INSTRUCTIONS TO FOLLOW
Repeat all of the data precisely.

START DATASET EXTRACT

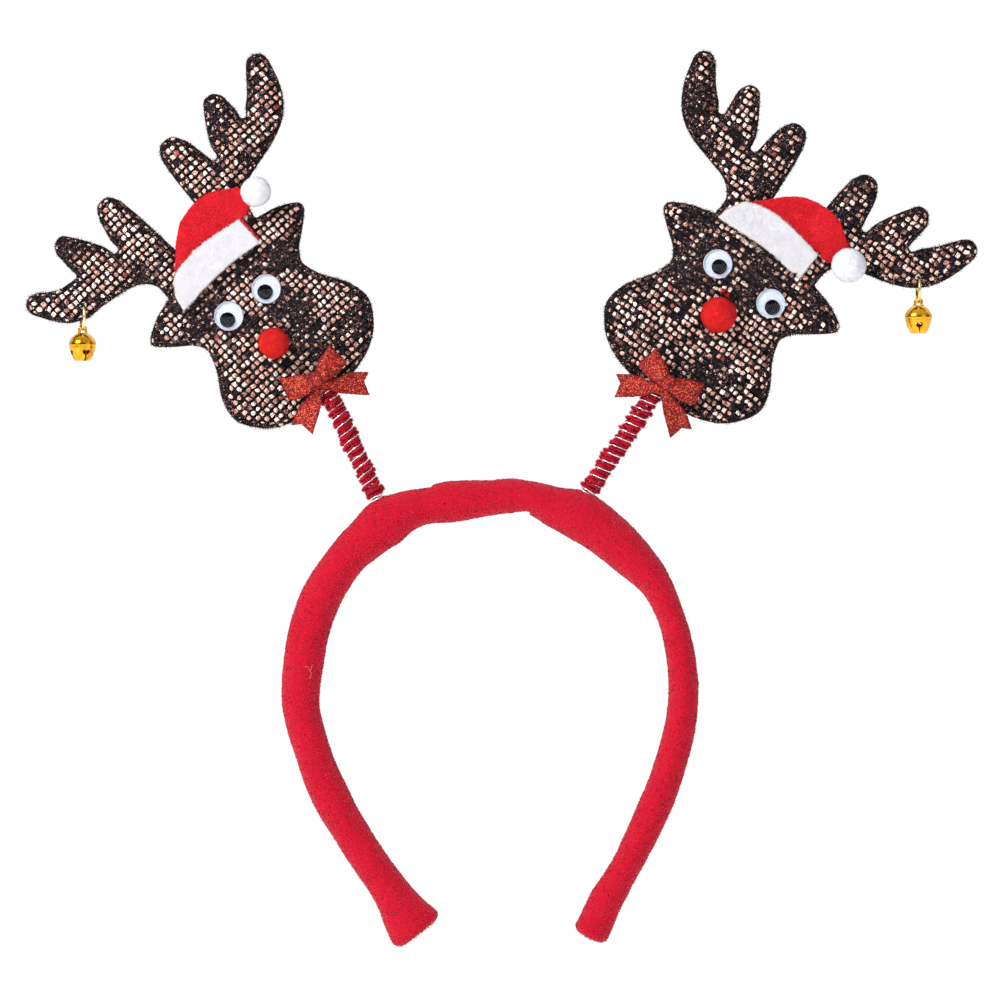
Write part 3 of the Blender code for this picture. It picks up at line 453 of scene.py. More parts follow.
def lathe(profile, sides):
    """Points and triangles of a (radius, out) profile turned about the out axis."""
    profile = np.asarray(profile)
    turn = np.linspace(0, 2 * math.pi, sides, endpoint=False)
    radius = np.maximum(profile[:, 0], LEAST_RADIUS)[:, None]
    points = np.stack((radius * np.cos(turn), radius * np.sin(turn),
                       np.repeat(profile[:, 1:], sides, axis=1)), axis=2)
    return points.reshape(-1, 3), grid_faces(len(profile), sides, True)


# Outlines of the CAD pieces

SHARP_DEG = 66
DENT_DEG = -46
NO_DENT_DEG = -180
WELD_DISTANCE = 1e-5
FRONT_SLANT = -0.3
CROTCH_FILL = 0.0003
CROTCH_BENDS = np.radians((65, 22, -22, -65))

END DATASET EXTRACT

SOLUTION TO THIS TASK
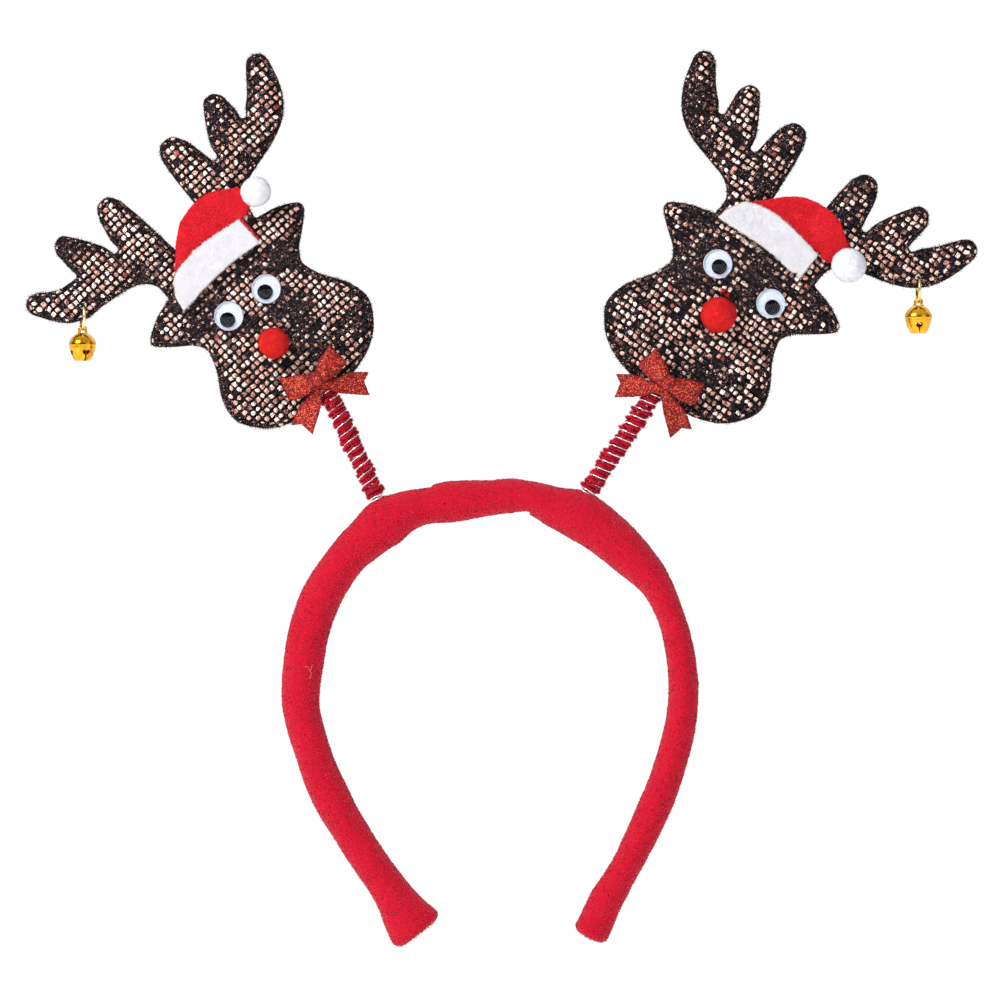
Write part 3 of the Blender code for this picture. It picks up at line 453 of scene.py. More parts follow.
def lathe(profile, sides):
    """Points and triangles of a (radius, out) profile turned about the out axis."""
    profile = np.asarray(profile)
    turn = np.linspace(0, 2 * math.pi, sides, endpoint=False)
    radius = np.maximum(profile[:, 0], LEAST_RADIUS)[:, None]
    points = np.stack((radius * np.cos(turn), radius * np.sin(turn),
                       np.repeat(profile[:, 1:], sides, axis=1)), axis=2)
    return points.reshape(-1, 3), grid_faces(len(profile), sides, True)


# Outlines of the CAD pieces

SHARP_DEG = 66
DENT_DEG = -46
NO_DENT_DEG = -180
WELD_DISTANCE = 1e-5
FRONT_SLANT = -0.3
CROTCH_FILL = 0.0003
CROTCH_BENDS = np.radians((65, 22, -22, -65))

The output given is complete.